What she didn't predict is how much of herself it would learn. The suit knows her. Not in the abstract way of a sophisticated piece of equipment, but in the specific way of something that has been integrated into her nervous system long enough to register the difference between her professional composure and the thing underneath it. It put her in hibernation when life support failed, making the decision for her survival without asking. She has opinions about this. They're complicated.
Spark lives in the suit. This fact, which seemed alarming when she first understood it, has become so normal that she occasionally forgets it would seem alarming to anyone else.
Writing Notes
Raz is not a hero who has been waiting for circumstances to reveal her latent virtue. She's a thief who is gradually, under the pressure of genuine partnership and the particular warmth of people who don't treat her as a liability, discovering that the controlled distance she has maintained is a choice she can revise. Write this as accumulation, not revelation. The hand she lets Keelin hold during the descent is not a breakthrough moment. It's one more piece of evidence she hasn't categorized yet.

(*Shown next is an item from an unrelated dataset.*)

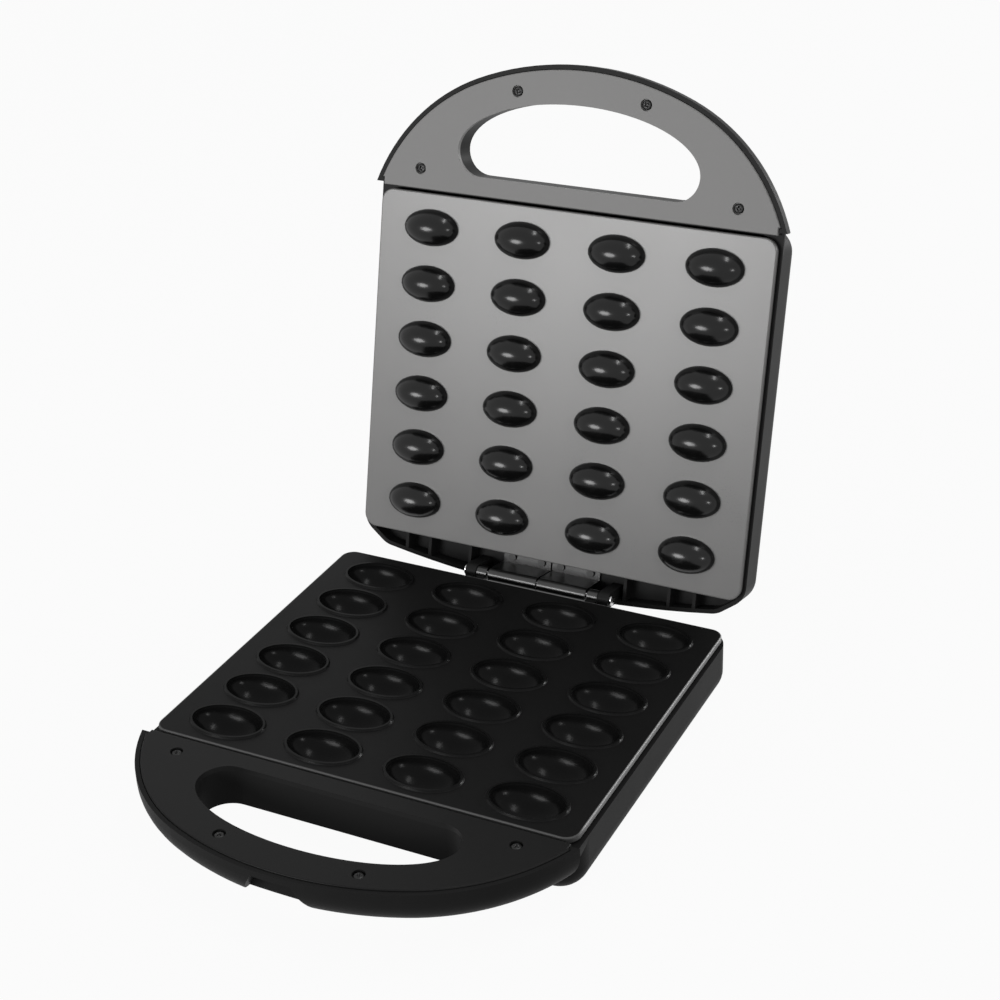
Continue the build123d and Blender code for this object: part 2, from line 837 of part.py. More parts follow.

Her competence should be evident through behavior rather than description. She knows how to do the work. She doesn't announce that she knows. When the plan goes wrong, her adjustments are immediate and practical, not dramatic.
The Crimson Hoard is personal in a way she protects by framing it as professional. The story Tureeck told her is the story she has been telling herself for a long time about what her life was working toward. If that story intersects with people who care about the same things for different reasons — Keelin's archaeological drive, Spark's hunger for experience — the intersection is worth more to her than she has found a way to say.